▶ _Task instructions_: Every line in the data below from the one containing "turns = (female_full_length" down to the one containing "imported = [obj", both included, must be retyped exactly; no other line is to appear.

## start

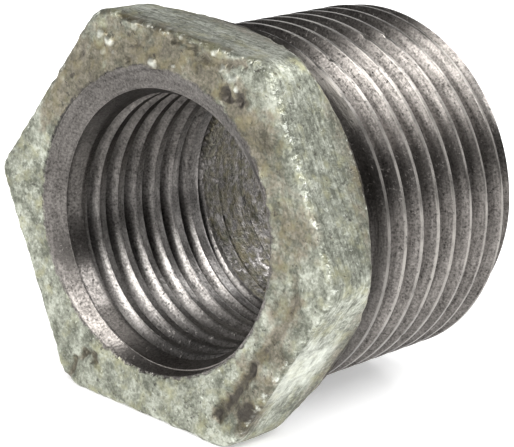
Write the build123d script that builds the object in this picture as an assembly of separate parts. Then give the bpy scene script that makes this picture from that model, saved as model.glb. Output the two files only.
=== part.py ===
"""Hex bushing, 3/4 to 1/2 taper pipe thread: one malleable iron casting, zinc coated, threads cut.

It is drawn standing on its mouth, axis up +Z, and then laid on one flat of its head: the mouth
faces -Y, the thread end faces +Y and the lowest flat lies at Z = 0. Lengths are in millimetres,
and a height is the distance from the mouth.
"""
import os
from math import ceil, cos, pi, radians, sin, tan

from build123d import *

# Form that both threads share: 14 to the inch, 60 degree flanks, 1 in 16 on the diameter
pitch = 25.4 / 14
taper = 1 / 32  # radius lost for each millimetre of height
flank_slope = tan(radians(30))
sharp_depth = pitch / 2 / flank_slope
crest_trim = 0.096 * pitch  # taken off the sharp ridge
root_trim = 0.050 * pitch  # left in the sharp groove

# Outside thread, 3/4 nominal
male_pitch_radius = 24.579 / 2  # at the thread end
male_crest_on_right = 9.29  # height where the first ridge passes +X
end_chamfer = 0.9
neck_length = 1.9  # plain run-out behind the head
neck_relief = 0.05  # the neck lies this far under the grooves

# Inside thread, 1/2 nominal
female_pitch_radius = 19.772 / 2  # at the mouth
female_start = 0.9  # height where the groove begins, at -X
female_full_length = 9.5
female_run_out = 5.4  # over which the groove then fades away
female_lead_turns = 0.5

# Head
across_flats = 28.4
corner_radius = 2.7
head_length = 6.3
front_softening = 0.4
rear_chamfer_inset = 0.1  # the rear cone starts this far inside the flats
rear_chamfer_slope = 46  # degrees from the rear face
rear_softening = 0.4

# Whole fitting and waterway
overall_length = 23.4
bore_radius = 9.15
bore_exit_chamfer = 0.5

# Mouth: a cast countersink that stands off the thread axis, a small step, and a 60 degree lead-in
mouth_radius = 11.03
mouth_off_centre = (-0.67, -0.41)
countersink_radius = 10.18
countersink_depth = 0.55
step_width = 0.08
lead_in_depth = 1.65
reamed_radius = 9.55  # at the lead-in, tapering to the bore

# Cutters that follow a thread
turns_per_cutter = 2
points_per_turn = 16
clear = 0.4  # how far a cutter stands off the surface that it cuts
cutter_gap = 0.04  # between one turn of a cutter and the next


def male_crest_radius(height):
    pitch_radius = male_pitch_radius + (overall_length - height) * taper
    return pitch_radius + sharp_depth / 2 - crest_trim


def male_root_radius(height):
    return male_crest_radius(height) - (sharp_depth - crest_trim - root_trim)


def female_root_radius(height):
    pitch_radius = female_pitch_radius - height * taper
    return pitch_radius + sharp_depth / 2 - root_trim


def revolved(*corners):
    """Solid turned about Z from (radius, height) corners."""
    return revolve(Plane.XZ * make_face(Polyline(*corners, close=True)), Axis.Z)


def head():
    """Hexagon with cast corners, a softened front and a nut-like cone behind."""
    outline = RegularPolygon(across_flats / 2, 6, major_radius=False)
    outline = fillet(outline.vertices(), corner_radius)
    body = extrude(outline, head_length)
    body = fillet(body.edges().group_by(Axis.Z)[0], front_softening)

    cone_start = across_flats / 2 - rear_chamfer_inset
    rim = across_flats
    drop = (rim - cone_start) * tan(radians(rear_chamfer_slope))
    body &= revolved(
        (0, -drop),
        (rim, head_length - drop),
        (cone_start, head_length),
        (0, head_length),
    )
    return fillet(body.edges().group_by(Axis.Z)[-1], rear_softening)


def threaded_end():
    """Tapered end at the size of its ridges, with the neck behind the head."""
    thread_start = head_length + neck_length
    neck_radius = male_root_radius(thread_start) - neck_relief
    start_radius = male_crest_radius(thread_start)
    rise = (start_radius - neck_radius) * flank_slope
    chamfer_start = overall_length - end_chamfer
    return revolved(
        (0, head_length / 2),
        (neck_radius, head_length / 2),
        (neck_radius, thread_start),
        (start_radius, thread_start + rise),
        (male_crest_radius(chamfer_start), chamfer_start),
        (male_crest_radius(chamfer_start) - end_chamfer, overall_length),
        (0, overall_length),
    )


def waterway():
    """Lead-in, reamed taper, bore and the chamfer at the thread end, under one axis."""
    taper_end = lead_in_depth + (reamed_radius - bore_radius) / taper
    exit_start = overall_length - bore_exit_chamfer
    return revolved(
        (0, 0),
        (countersink_radius - step_width, 0),
        (countersink_radius - step_width, countersink_depth),
        (reamed_radius, lead_in_depth),
        (bore_radius, taper_end),
        (bore_radius, exit_start),
        (bore_radius + bore_exit_chamfer, overall_length),
        (0, overall_length),
    )


def countersink():
    """Shallow cast funnel: its rim stands off the thread axis and its floor is on it."""
    rim = Pos(*mouth_off_centre, 0) * Circle(mouth_radius)
    floor = Pos(0, 0, countersink_depth) * Circle(countersink_radius)
    return loft([rim, floor], ruled=True)


def thread_cutters(corners, guide, start_angle, turns):
    """Closed solids that follow a thread end to end, a few turns each.

    corners are the (outward, upward) corners of the groove's section, from the guide. The guide
    gives the radius and height that the groove has reached after so many turns.
    """
    cutters = []
    steps = turns_per_cutter * points_per_turn
    for k in range(ceil(turns / turns_per_cutter)):
        edges = []
        for outward, upward in corners:
            points = []
            for i in range(steps + 1):
                turn = k * turns_per_cutter + i / points_per_turn
                radius, height = guide(turn)
                angle = start_angle + 2 * pi * turn
                reach = radius + outward
                points.append((reach * cos(angle), reach * sin(angle), height + upward))
            edges.append(Edge.make_spline(points))
        pairs = zip(edges, edges[1:] + edges[:1])
        sides = [Face.make_surface_from_curves(one, other) for one, other in pairs]
        ends = [Face(Wire.make_polygon([edge @ k for edge in edges], close=True)) for k in (0, 1)]
        cutters.append(Solid(Shell(sides + ends)))
    return cutters


def male_thread_cutters():
    """The groove from the neck out past the thread end. Its guide is the ridges' surface."""
    root_half = root_trim * flank_slope
    mouth_half = pitch / 2 - crest_trim * flank_slope
    depth = sharp_depth - crest_trim - root_trim
    corners = [
        (-depth, -root_half),
        (0, -mouth_half),
        (clear, -mouth_half),
        (clear, mouth_half),
        (0, mouth_half),
        (-depth, root_half),
    ]
    start = male_crest_on_right - pitch * 1.5

    def guide(turn):
        height = start + pitch * turn
        return male_crest_radius(height), height

    return thread_cutters(corners, guide, 0, (overall_length - start) / pitch + 1)


def female_thread_cutters():
    """The groove from the lead-in to where it fades into the bore. Its guide is its root."""
    root_half = root_trim * flank_slope
    mouth_half = (pitch - cutter_gap) / 2
    depth = (mouth_half - root_half) / flank_slope
    corners = [
        (0, -root_half),
        (0, root_half),
        (-depth, mouth_half),
        (-depth - clear, mouth_half),
        (-depth - clear, -mouth_half),
        (-depth, -mouth_half),
    ]
    idle_radius = bore_radius - neck_relief

    def guide(turn):
        height = female_start + pitch * turn
        lead = min(1, turn / female_lead_turns)
        fade = (height - female_start - female_full_length) / female_run_out
        fade = min(1, max(0, fade)) ** 1.5
        full = female_root_radius(height) - idle_radius
        return idle_radius + full * lead * (1 - fade), height

    turns = (female_full_length + female_run_out) / pitch
    return thread_cutters(corners, guide, pi, turns)


shank = threaded_end() - male_thread_cutters()
bushing = head() + shank - waterway() - countersink() - female_thread_cutters()
on_its_flat = Pos(0, -overall_length / 2, across_flats / 2) * Rot(X=-90)
hex_bushing = on_its_flat * bushing

os.makedirs("parts", exist_ok=True)
export_step(hex_bushing, "parts/hex_bushing.step")
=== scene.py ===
import math
import bmesh
import bpy
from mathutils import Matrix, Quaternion, Vector, noise


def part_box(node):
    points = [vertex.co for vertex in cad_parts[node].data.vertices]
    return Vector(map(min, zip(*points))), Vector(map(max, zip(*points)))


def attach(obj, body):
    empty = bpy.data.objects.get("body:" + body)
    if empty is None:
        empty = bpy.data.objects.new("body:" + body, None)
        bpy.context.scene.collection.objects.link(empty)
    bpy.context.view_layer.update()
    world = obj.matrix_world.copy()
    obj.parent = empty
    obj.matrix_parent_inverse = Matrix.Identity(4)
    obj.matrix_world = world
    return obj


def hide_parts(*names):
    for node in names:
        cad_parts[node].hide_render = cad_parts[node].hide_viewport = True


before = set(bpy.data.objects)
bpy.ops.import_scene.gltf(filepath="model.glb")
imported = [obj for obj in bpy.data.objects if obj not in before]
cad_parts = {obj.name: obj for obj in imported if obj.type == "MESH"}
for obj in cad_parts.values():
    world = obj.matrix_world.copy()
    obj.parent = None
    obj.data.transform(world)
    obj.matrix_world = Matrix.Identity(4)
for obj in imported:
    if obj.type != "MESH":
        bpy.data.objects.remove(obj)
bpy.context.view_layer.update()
mm = 0.001

# The fitting lies on one flat of its head, mouth towards -Y. Heights run from the mouth along +Y,
# and angles run from +X down towards the floor, the way a right-handed thread climbs.
cadLow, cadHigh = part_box("hex_bushing")
mouthY = cadLow[1]
fitting = {
    "overallLength": (cadHigh[1] - cadLow[1]) / mm,
    "acrossFlats": (cadHigh[2] - cadLow[2]) / mm,
    "threadShift": (-0.03, -0.22),  # the threads were cut a little below the middle of the casting
    "pitch": 25.4 / 14,
    "taper": 1 / 32,
    "columns": 288,
    "columnCrowding": 0.45,  # more columns at the six corners than between them
    "boreCast": 0.52,  # 1 is full zinc: it is thin in the bore, and iron shows through
    "boreCastFade": 1.5,  # over this length, from where the thread has run out
    "crispAngle": 30,  # edges sharper than this are shaded as cut edges
}
flankSlope = math.tan(math.radians(30))
hexCentre = Vector((0.0, fitting["acrossFlats"] / 2))
threadCentre = hexCentre + Vector(fitting["threadShift"])
evenAngles = [2 * math.pi * i / fitting["columns"] for i in range(fitting["columns"])]
angles = [even - fitting["columnCrowding"] * math.sin(6 * even) / 6 for even in evenAngles]

mathNode, rangeNode = "ShaderNodeMath", "ShaderNodeMapRange"
mixNode, noiseNode = "ShaderNodeMix", "ShaderNodeTexNoise"


def liveSocket(sockets, key=0):
    live = [socket for socket in sockets if socket.enabled]
    return live[key] if isinstance(key, int) else next(s for s in live if s.name == key)


def addNode(tree, kind, inputs=(), **settings):
    # Inputs are sockets, nodes (their first output) or plain values, in order or by name
    node = tree.nodes.new(kind)
    for name, value in settings.items():
        setattr(node, name, value)
    pairs = inputs.items() if isinstance(inputs, dict) else enumerate(inputs)
    for key, value in pairs:
        socket = liveSocket(node.inputs, key)
        if isinstance(value, bpy.types.Node):
            value = liveSocket(value.outputs)
        if isinstance(value, bpy.types.NodeSocket):
            tree.links.new(value, socket)
        elif value is not None:
            socket.default_value = value
    return node


def linearColour(code):
    channels = [int(code[i : i + 2], 16) / 255 for i in (1, 3, 5)]
    curved = [c / 12.92 if c <= 0.04045 else ((c + 0.055) / 1.055) ** 2.4 for c in channels]
    return (*curved, 1.0)


def addObject(name, data):
    piece = bpy.data.objects.new(name, data)
    bpy.context.scene.collection.objects.link(piece)
    return piece


# The skin of the casting is one closed mesh, made before its threads are cut
skin = bmesh.new()
sleeveLayer = skin.verts.layers.float.new("sleeve")  # 1 outside thread, 2 inside thread
castLayer = skin.verts.layers.float.new("castSkin")  # 1 as cast, 0 machined
wornLayer = skin.verts.layers.float.new("worn")  # 1 where handling has rubbed an edge
freshAndLitLayer = skin.verts.layers.float.new("freshAndLit")  # 1 on drips of bright zinc, and painted light on the lower right flat
grimeAndShadeLayer = skin.verts.layers.float.new("grimeAndShade")  # 1 in dirty folds, pits and stains; also painted shade in the folds, the pits and the bore


def addPoint(x, z, height, cast, sleeve=0.0, worn=0.0):
    vert = skin.verts.new((x, height, z))
    vert[castLayer] = cast
    vert[sleeveLayer] = sleeve
    vert[wornLayer] = worn
    return vert


def addRing(radii, heights, cast, centre=threadCentre, worn=0.0):
    ring = []
    for i, angle in enumerate(angles):
        radius = radii[i] if isinstance(radii, list) else radii
        height = heights[i] if isinstance(heights, list) else heights
        x = centre[0] + radius * math.cos(angle)
        z = centre[1] - radius * math.sin(angle)
        ring.append(addPoint(x, z, height, cast, worn=worn))
    return ring


def joinRings(*rings):
    for lower, upper in zip(rings, rings[1:]):
        for i in range(len(lower)):
            skin.faces.new((lower[i - 1], lower[i], upper[i], upper[i - 1]))


def chipDepth(sleeve, angle, height):
    depth = 0.0
    for chipAngle, chipHeight, size, deep in sleeve["chips"]:
        around = (angle - chipAngle + 180) % 360 - 180
        gap = math.hypot(math.radians(around) * sleeve["chipRadius"], height - chipHeight) / size
        depth = max(depth, deep * (1 - gap**2)) if gap < 1 else depth
    return depth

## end

▶ _Correct output_:
    turns = (female_full_length + female_run_out) / pitch
    return thread_cutters(corners, guide, pi, turns)


shank = threaded_end() - male_thread_cutters()
bushing = head() + shank - waterway() - countersink() - female_thread_cutters()
on_its_flat = Pos(0, -overall_length / 2, across_flats / 2) * Rot(X=-90)
hex_bushing = on_its_flat * bushing

os.makedirs("parts", exist_ok=True)
export_step(hex_bushing, "parts/hex_bushing.step")
=== scene.py ===
import math
import bmesh
import bpy
from mathutils import Matrix, Quaternion, Vector, noise


def part_box(node):
    points = [vertex.co for vertex in cad_parts[node].data.vertices]
    return Vector(map(min, zip(*points))), Vector(map(max, zip(*points)))


def attach(obj, body):
    empty = bpy.data.objects.get("body:" + body)
    if empty is None:
        empty = bpy.data.objects.new("body:" + body, None)
        bpy.context.scene.collection.objects.link(empty)
    bpy.context.view_layer.update()
    world = obj.matrix_world.copy()
    obj.parent = empty
    obj.matrix_parent_inverse = Matrix.Identity(4)
    obj.matrix_world = world
    return obj


def hide_parts(*names):
    for node in names:
        cad_parts[node].hide_render = cad_parts[node].hide_viewport = True


before = set(bpy.data.objects)
bpy.ops.import_scene.gltf(filepath="model.glb")
imported = [obj for obj in bpy.data.objects if obj not in before]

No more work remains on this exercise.